Duplicate of table 2 here; http://www.maine.gov/dps/fmo/documents/2005Woodburningguide_001.pdf

(e) states; 24 ga. with ventilated airspace allows a 66% clearance reduction. The table also was designed to prevent combustible surface temperature exceeding 90* f above ambient air temperature.
2013 is the current standard being used and 2016 is the next edition. Seems all the newer versions use the same specs, but put everything in sentence form leaving more for interpretation and a legal degree to understand.

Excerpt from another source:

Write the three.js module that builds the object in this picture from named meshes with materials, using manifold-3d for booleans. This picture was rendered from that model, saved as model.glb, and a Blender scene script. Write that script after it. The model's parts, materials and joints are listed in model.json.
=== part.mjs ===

As an example of what a little air space does, with your finger an inch away from a hot surface, you can go all the way down to about 1/8" without burning your finger. A quick touch burns, so that shows the insulating factor of the air space between your finger and hot surface. 1/8" being almost as good as 1 inch. Your cement board and tile works the same way transmitting heat in contact with the combustible surface behind it. If you stand a piece of cement board up close to a stove, the back feels just about as hot as the front facing the stove. That shows high conductivity, not to be confused with resistance. (R) It's all about the air carrying the heat away.
 
Thanks, Coaly! I'm hoping that I'll like the Mama alot better too!

Not that there's anything wrong with the Baby bear, it's just too small for the area I'm trying to heat and the burn times that I need. I think putting it in the future workshop that I'm planning will work alot better for that stove too, since it's a much smaller area and I won't need continuous, 24 hour heat in the shop.

Thanks also for the advice on the wall shield. I'll work on getting one frabricated here soon.

Mark
 
Baby just doesn't hold enough to be giving off good heat in the morning with a pile of coals to kick it right up. Mama will not only be going in the morning, but you should gain coals with 24/7 burns until you need to open it up and burn them down for loading room. Up here, too many coals glows all day, but doesn't put out enough heat so we need to burn it down. You may not need to burn that hard where you are, so every few days you can skip loading in the morning and let the pile heat the house all day until it's time to reload. I got away with 3PM loading after a few days of hard burns when the coals built up too much. Could never wait longer than 3 since we needed it for cooking supper before 5.
When we had the Mama as the only heat source, it was only the best oak we had nonstop. I would clean out the ash near the front where it burns down the best and rake the coal pile ahead to build the next fire on. Never needed to let it die to empty ash that way. For this winter, we would have needed a Papa in it's place for our 1800+ sq. ft. There's no interior doors in my place, and one small fan in a wall to equalize the heat. Open floor plan with chimney in the center of kitchen.
I built the place to heat easy, so that's the only reason a Mama could do it. The reasons for no longer using the Mama Bear is due to needing it in a log cabin for now, and I fell into a brand new Kitchen Queen I really wanted for a long time. At least 3 times the cook top, oven, water heating and a bypass for summer cooking without heating the 900 pounds of steel stove. Someone is also normally here to load it and keep it going very steady. My best investment was a simple $10 thermometer that holds 24 hour highs and lows. I find we get a little lax on warmer days and end up with a 68 low overnight and 75 high day. On colder days in the single digits and below at night, I end up with 75 low and 77 high. That's a very small span to maintain with a wood stove but that's what it repeatedly does when it's cold enough to make it really work. Really gets difficult when temps warm up above 50. That hasn't happened yet with teens at night, low 30's days. So next month we can only wait until the house cools down too much to start a fire and suffer when it gets too hot. That's when a Baby Bear comes in handy on another chimney for those shoulder season nights.